O dia em que eu não fui/Desacostumada à solitude

Fernanda Farias
Iandé
Published in
2 min readMay 17, 2022

Fiquei quarenta e dois minutos só. Em um dia, fiquei quarenta minutos só e pareceu um evento. Não por ser feliz, só fora do ordinário. Dizia gostar de ficar só em um período em que não se quer estar com ninguém, talvez por se achar superior ao mundo quando nem sequer se é, de fato, ser. Mas ontem fiquei trinta e oito minutos só e conto como grande novidade. Comi só onde nunca tinha comido. Percorri só o caminho de sempre sem a mochila de sempre. Sentei só no parque. Deitei no parque só ouvindo Gilsons sem meu fone de ouvido quebrado que eu não carregava. Dormi no parque só, ouvindo Gilsons com meus dois ouvidos ao invés da meia-experiência proporcionada pelo meu fone de ouvido quebrado. Olhei a exposição à qual só não fui porque não tinha companhia, e cogitei só ir.
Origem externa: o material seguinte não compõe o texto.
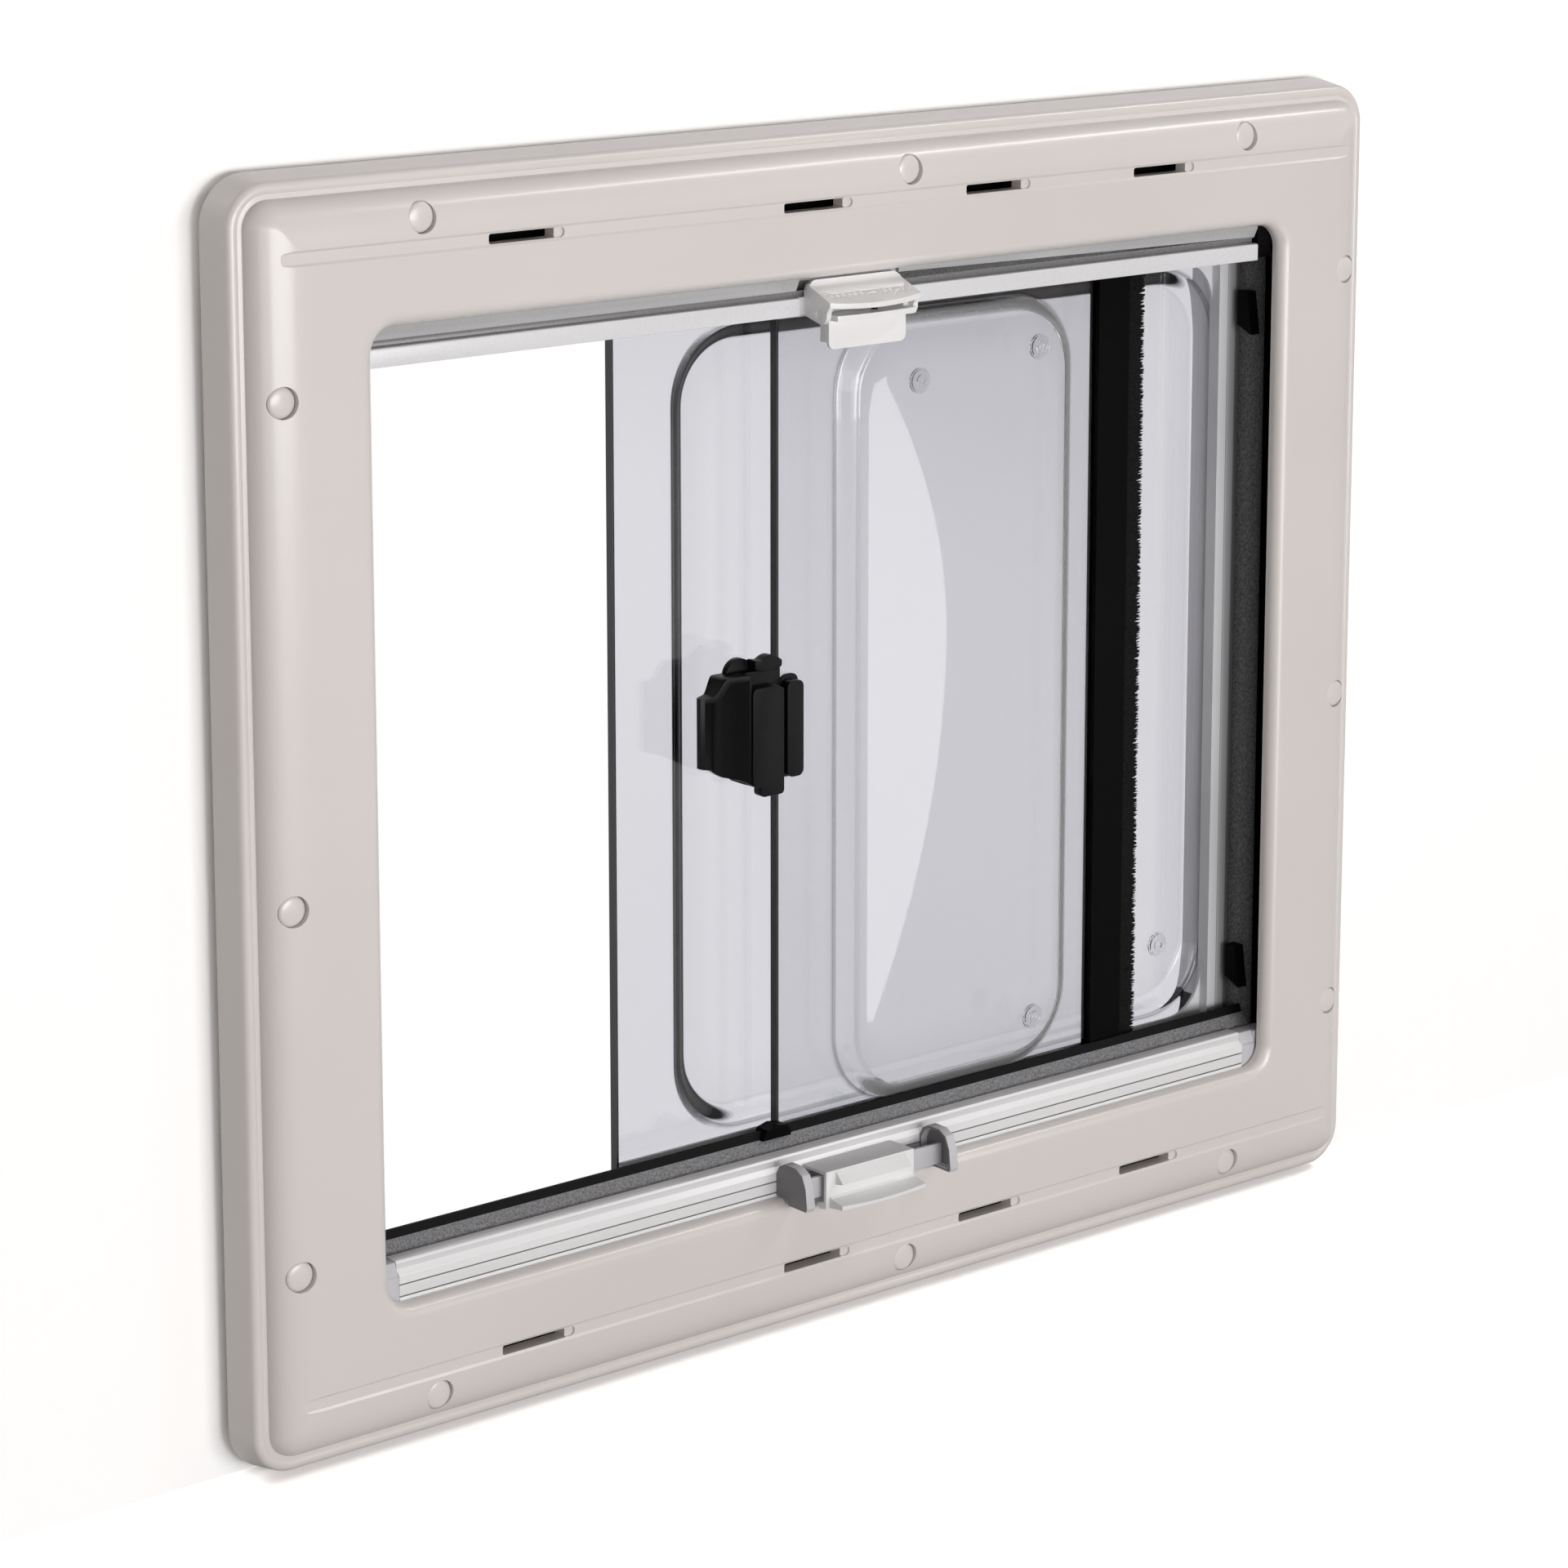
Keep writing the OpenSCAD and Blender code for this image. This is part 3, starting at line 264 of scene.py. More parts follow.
class WindowFinish(bpy.types.PropertyGroup):
    """Colours and surface of the window's materials"""

    cream: bpy.props.FloatVectorProperty(
        name="Cream", description="Colour of the room side frame", subtype="COLOR",
        default=(0.71, 0.672, 0.650), min=0, max=1)
    black: bpy.props.FloatVectorProperty(
        name="Black", description="Colour of the outer frame and the latch", subtype="COLOR",
        default=(0.003, 0.003, 0.0034), min=0, max=1)
    light_grey: bpy.props.FloatVectorProperty(
        name="Light grey", description="Colour of the clips and the link strip", subtype="COLOR",
        default=(0.56, 0.56, 0.585), min=0, max=1)
    track_grey: bpy.props.FloatVectorProperty(
        name="Track grey", description="Colour of the grained tracks", subtype="COLOR",
        default=(0.21, 0.21, 0.22), min=0, max=1)
    pane_tint: bpy.props.FloatVectorProperty(
        name="Pane tint", description="Tint of the fixed pane's sheets", subtype="COLOR",
        default=(0.86, 0.86, 0.886), min=0, max=1)
    grain: bpy.props.FloatProperty(
        name="Grain", description="Strength of the moulded grain", subtype="FACTOR",
        default=0.25, min=0, max=1)


# Meshes from whole arrays

def mesh_piece(name, points, faces, smooth_angle=35.0):
    """Mesh object from an array of points in millimetres and a list of face arrays, each with
    three or four corners a row. Edges that turn by more than smooth_angle stay crisp."""
    mesh = bpy.data.meshes.new(name)
    points = np.asarray(points, float).reshape(-1, 3)
    mesh.vertices.add(len(points))
    mesh.vertices.foreach_set("co", (points * MM).astype(np.float32).ravel())
    counts = np.concatenate([np.full(len(f), f.shape[1]) for f in faces])
    corners = np.concatenate([np.asarray(f).ravel() for f in faces])
    mesh.loops.add(len(corners))
    mesh.loops.foreach_set("vertex_index", corners.astype(np.int32))
    mesh.polygons.add(len(counts))
    mesh.polygons.foreach_set("loop_start", (np.cumsum(counts) - counts).astype(np.int32))
    mesh.update(calc_edges=True)
    mesh.validate()
    piece = bpy.data.objects.new(name, mesh)
    bpy.context.scene.collection.objects.link(piece)
    crisp_edges(mesh, smooth_angle)
    return piece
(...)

Observei pelas grade do portão a falta do cartaz que me apontaram nos três meses consecutivos que perguntei: "Até quando mesmo?". Se ontem, só nos trinta minutos que fiquei, cogitei ir, por que só não fui antes? Por que só? Ontem eu fiquei vinte e oito minutos só e só o que fiz foi comer, deitar e fitar o nada. Será que sou só? Sou? Nos vinte e três minutos só, não me senti só. Não me senti. Não fui. Não sei mais existir. Só.